Atypical heterochromatin organization and replication are rapidly acquired by somatic cells following fusion-mediated reprogramming by mouse ESCs.

We recently reported that mouse embryonic stem cells (ESCs) in S/G 2 are more efficient at reprogramming somatic cells than ESCs at other stages of the cell cycle. We also provided evidence that DNA replication is induced in the nuclei of somatic partners upon fusion with ESC partners, and showed that this was critical for their conversion toward a pluripotent state. (1) Here we have used counterflow centrifugal elutriation to enrich for ESCs at different cell cycle phases, so as to examine in detail the properties of S/G 2 phase cells. This revealed that the replication and organization of DAPI-intense heterochromatin in ESCs is unusual in two respects. First, replication of heterochromatin occurred earlier during S phase and was associated with precocious H3S10 phosphorylation.

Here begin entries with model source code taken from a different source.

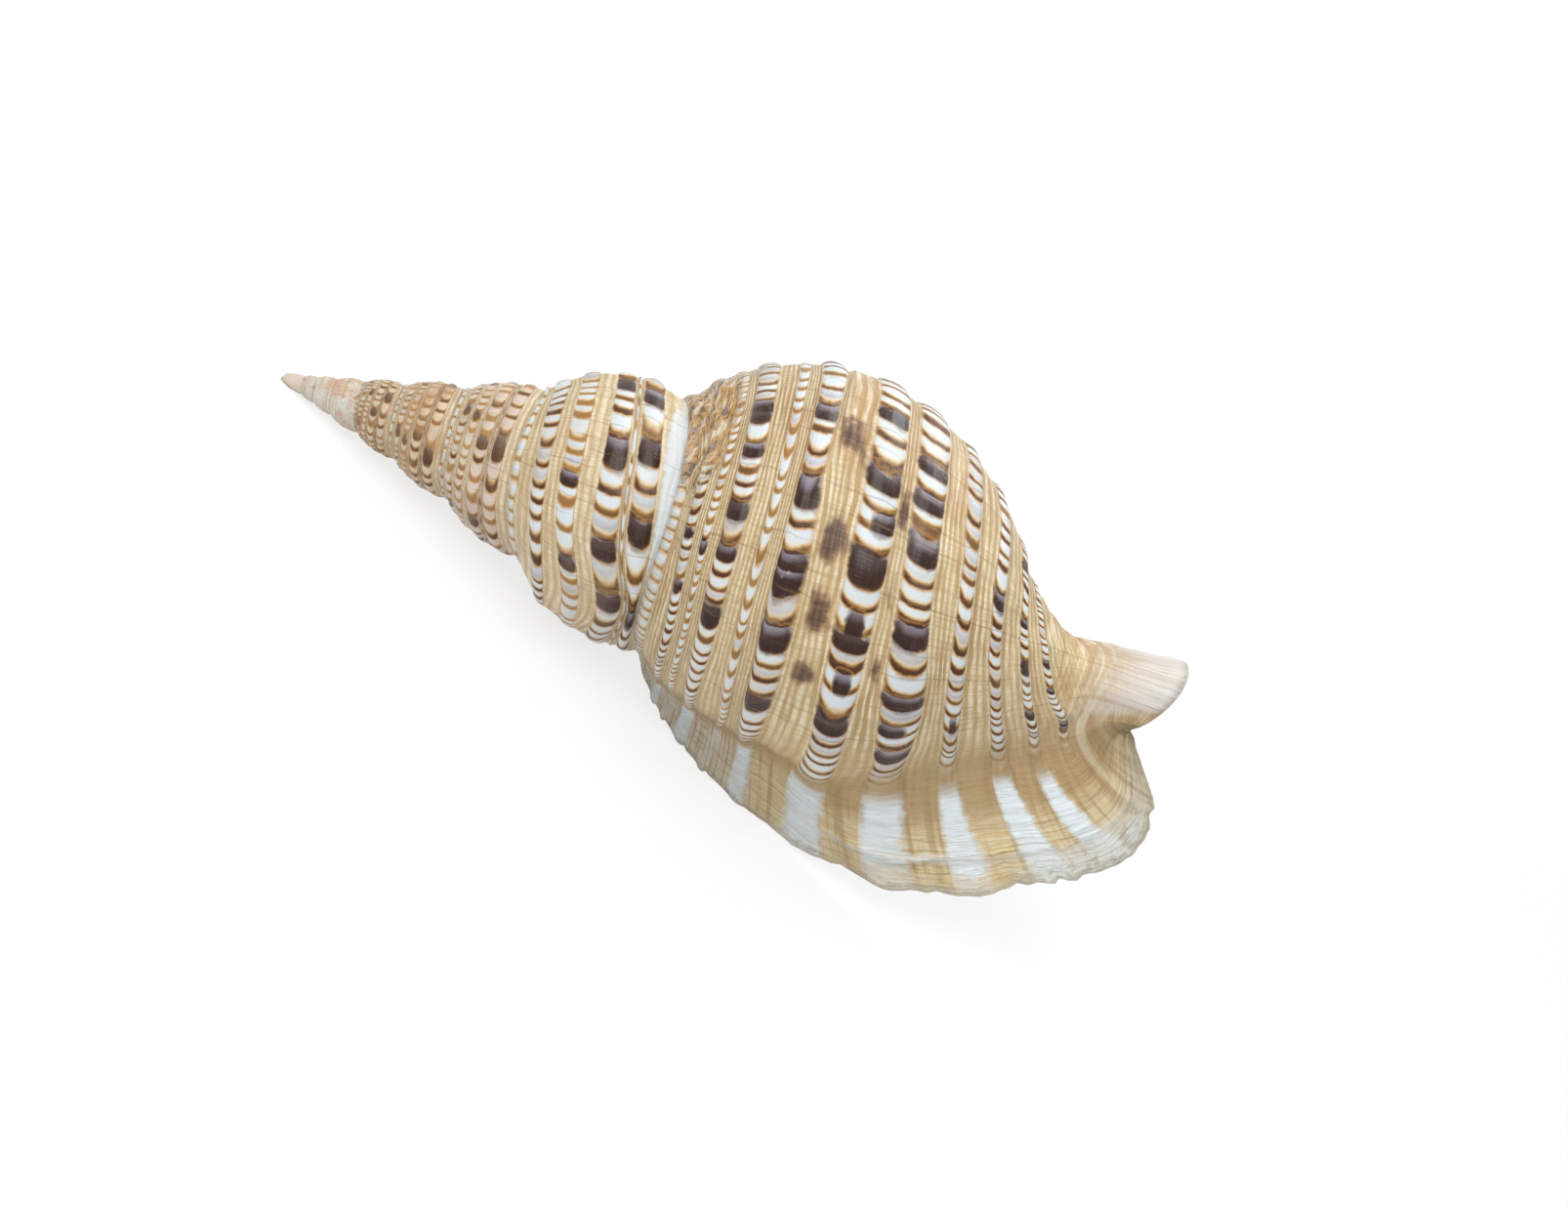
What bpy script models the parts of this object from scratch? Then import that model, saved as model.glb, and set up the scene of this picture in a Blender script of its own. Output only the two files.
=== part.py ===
"""Triton shell: one coiled shell, open at the mouth, lying on its mouth side.

The form is worked out along the coil. Turns are counted back from the lip: 0 is the lip,
-1 is one whorl earlier. Lengths are in millimetres until the mesh is placed, in metres.
"""
import math

import bmesh
import bpy
import numpy as np
from mathutils import Euler, Vector

# coil
FIRST_TURN = -8.0
POLE_X = -2.3
AXIAL_SCALE = 153.7
AXIAL_GROWTH = 1.45
GIRTH_SCALE = 46.8
GIRTH_GROWTH = 1.52
TIP_GIRTH = 0.8
EARLY_BULGE = 0.62
LATE_BULGE = 1.08
LAST_BULGE = 1.0
SHEAR = 0.14
# where the suture wanders: how far, at which turn, over how much of a turn
SUTURE_WAVES = [(6.6, -0.26, 0.18), (-4.6, -1.28, 0.20)]
LAST_TURN_SHORTER = 0.075
LIP_FLATTENING = 0.085

# shoulder of every whorl: height above its suture, in shares of the whorl's length
WHORL_X = [0, 0.1, 0.2, 0.3, 0.45, 0.7, 1.0]
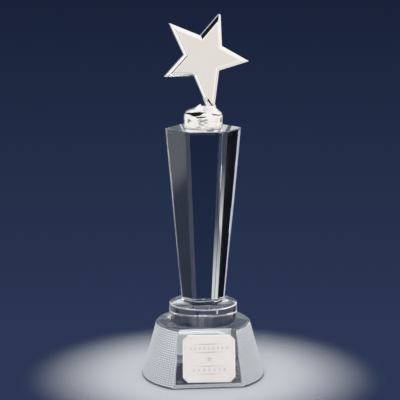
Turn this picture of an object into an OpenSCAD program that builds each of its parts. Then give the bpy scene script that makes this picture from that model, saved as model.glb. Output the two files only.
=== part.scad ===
// Star trophy: a plated star on a swirl foot, on a tapered crystal column, on a pressed crystal base.
// Millimetres, +Z up. The origin is on the tabletop, at the centre of the base. The front faces -Y.

/* [Base] */
// Diameter of the base at its lower edge
base_bottom_d = 92; // [84:1:110]
// Diameter of the base at its upper edge
base_top_d = 70; // [66:1:78]
// Height of the crystal base, without its feet
base_h = 41.5; // [36:0.5:50]
// Width of the sloping facet round the base's upper rim
base_rim_bevel = 1.5; // [0.5:0.1:2]
// Distance from the axis to the flat window, at the base's upper face
window_top_y = 27.6; // [27:0.1:30]
// Distance from the axis to the flat window, at the base's lower face
window_bottom_y = 38.8; // [36:0.1:42]
// Height of the facet under each window
window_foot_h = 3.1; // [1:0.1:5]
// How far the facet under each window leans inwards
window_foot_in = 0.9; // [0.2:0.1:1.5]

/* [Bumper feet] */
// Diameter of each bumper foot
pad_d = 9; // [6:0.5:12]
// Height of each bumper foot
pad_h = 1; // [0.8:0.1:3]
// Distance of each bumper foot from the axis, along X and along Y
pad_xy = 22; // [16:0.5:24]

/* [Riser] */
// Diameter of the round riser disc
riser_d = 50.8; // [44:0.2:52]
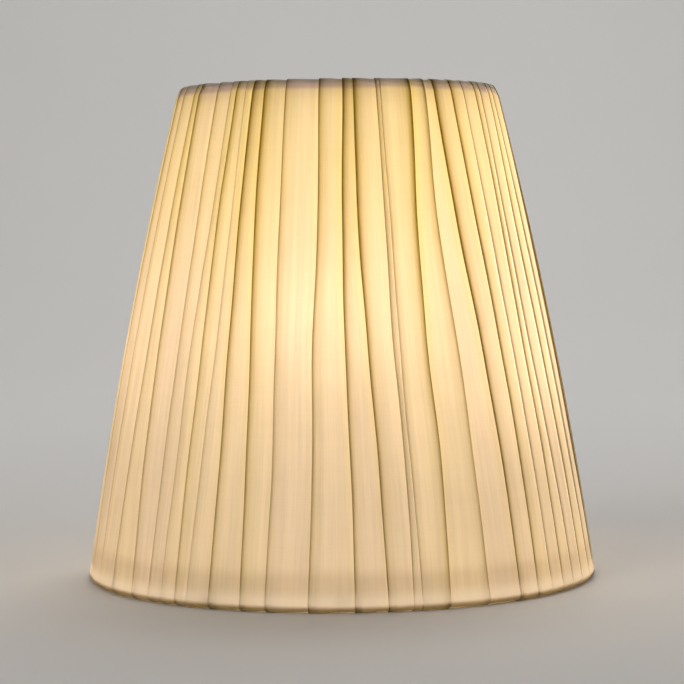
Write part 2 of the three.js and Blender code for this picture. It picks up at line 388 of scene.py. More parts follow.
def side_rows(low):
    """Up the side. The layers are drawn tight at both rings and lie looser between them."""
    rows = []
    step = 0.5 * MM
    for i in range(SIDE_STEPS + 1):
        t = i / SIDE_STEPS
        z = low + (SHOULDER_Z - low) * t
        open_ = HEM_OPEN + 0.28 * smooth(t / 0.03) + 0.6 * smooth(t / 0.3) - 0.65 * smooth((t - 0.6) / 0.4)
        stack = (1.45 * open_ + 0.28) * MM  # room for the layers within the outer radius
        slope = (side_radius(z + step) - side_radius(z - step)) / (2 * step)
        size = math.hypot(1, slope)
        rows.append((side_radius(z) - stack, z, 1 / size, -slope / size, t, open_))
    return rows


def rim_rows(shoulder, around):
    """From the shoulder's radius in to the top ring, over it and down to the raw edge inside."""
    rows = []
    for i in range(1, CREST_STEPS + 1):
        share = i / CREST_STEPS
        tilt = SHOULDER_TILT + (CREST_TILT - SHOULDER_TILT) * share
        radius = shoulder + (CREST_R - shoulder) * share
        rows.append((radius, SHOULDER_Z + CREST_RISE * share, math.cos(tilt), math.sin(tilt), 1, 0.45))
    for i in range(RIM_STEPS + 1):
        share = i / RIM_STEPS
        a = CREST_TILT + (math.pi - CREST_TILT) * share
        out_r, out_z = math.cos(a), math.sin(a)
        rows.append((TOP_R + around * out_r, TOP_Z + around * out_z, out_r, out_z, 1, 0.44 - 0.1 * share))
    rows.append((TOP_R - around, TOP_Z - RIM_RETURN, -1, 0, 1, 0.3))
    return rows


def smooth(x):
    """A soft step from 0 at 0 to 1 at 1."""
    x = min(1.0, max(0.0, x))
    return x * x * (3 - 2 * x)


def fold_angle(fold, t, phase):
    """Degrees from the front of a fold's visible edge, a share t of the way up."""
    wander = 0.07 * math.sin(9 * t + phase) + 0.06 * math.sin(23 * t + 2.3 * phase)
    place = t * (HEIGHTS - 1)
    k = min(HEIGHTS - 2, int(place))
    u = place - k
    before, start, end, after = (fold[min(HEIGHTS - 1, max(0, k + i))] for i in (-1, 0, 1, 2))
    rise, bend = (end - before) / 2, (after - start) / 2
    curve = start + rise * u
    curve += (3 * (end - start) - 2 * rise - bend) * u * u
    curve += (2 * (start - end) + rise + bend) * u**3
    return curve + wander * abs(math.sin(math.pi * t)) ** 0.5


def edge_angle(folds, number, t):
    """The same for a fold's number, where numbers outside the list go on round the shade."""
    turns, i = divmod(number, len(folds))
    return fold_angle(turned_fold(folds[i], 360 * turns), t, PHASE_STEP * i)


def overlap_depth(folds, number, t, degree):
    """Depth of a fold's hidden overlap, within the room that the next fold on that side leaves."""
    fold = folds[number % len(folds)]
    side = fold[SIDE]
    beside = number + side
    room = (edge_angle(folds, beside, t) * degree - edge_angle(folds, number, t) * degree) * side
    shared = folds[beside % len(folds)][SIDE] == -side
    want = fold[DEPTH] * MM * (1 - 0.32 * t)
    return max(0.8 * MM, min(want, room * (0.45 if shared else 0.86)))


def over_layers(distance, edge):
    """Height of a face at a share of its width from a fold whose layers run to the share edge under it."""
    if distance < edge:
        return 2.0 - 0.45 * min(1, distance / edge)
    return 1.55 * (1 - smooth((distance - edge) / (0.98 - edge)))


def face_heights(start_high, end_high, start_depth, end_depth, places, crown):
    """Heights in layers over a face, at places from 0 to 1, clear of the layers tucked under its ends."""
    heights = []
    for u in places:
        high = 0.0
        if start_high:
            high = max(high, over_layers(u, start_depth))
        if end_high:
            high = max(high, over_layers(1 - u, end_depth))
        heights.append(high + crown * math.sin(math.pi * u))
    return heights


def face_tone(number):
    """A number from 0 to 1 that differs from face to face."""
    return random.Random(SEED * 1000 + number).random()


def edge_shade(distance, strength, t):
    """How much a raised face darkens at this distance from its folded edge."""
    crisp = (0.2 + 0.75 * strength) * (0.4 + 0.6 * t)
    crisp *= 1 + 0.9 * (1 - strength) * smooth((t - 0.92) / 0.06)
    crisp_width = (0.26 + 0.3 * strength**3 * (0.3 + 0.7 * t)) * MM
    soft = (0.05 + 0.72 * t * t) * strength
    soft_width = (2.2 + 1.6 * t * strength) * MM
    band = (0.1 + 0.2 * strength) * (1 - 0.6 * t)
    band_width = 1.3 * MM
    shade = crisp * math.exp(-distance / crisp_width) + soft * math.exp(-distance / soft_width)
    return shade + band * math.exp(-((distance / band_width) ** 2))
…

Second, heterochromatin protein 1 α (HP1α), which invariably marks DAPI-intense and H3K9me3-enriched pericentromeric domains in mouse somatic cells, (2) was not necessarily associated with these H3K9me3-enriched domains in undifferentiated ESCs. These data, which complement recent replication timing (3) and electron spectroscopic imaging (ESI) analyses, (4) suggest that heterochromatin is atypical in ESCs. Interestingly, as these unusual features were rapidly acquired by somatic nuclei upon ESC fusion-mediated reprogramming, our results suggest that fundamental changes in cell cycle structure and heterochromatin dynamics may be important for conferring pluripotency.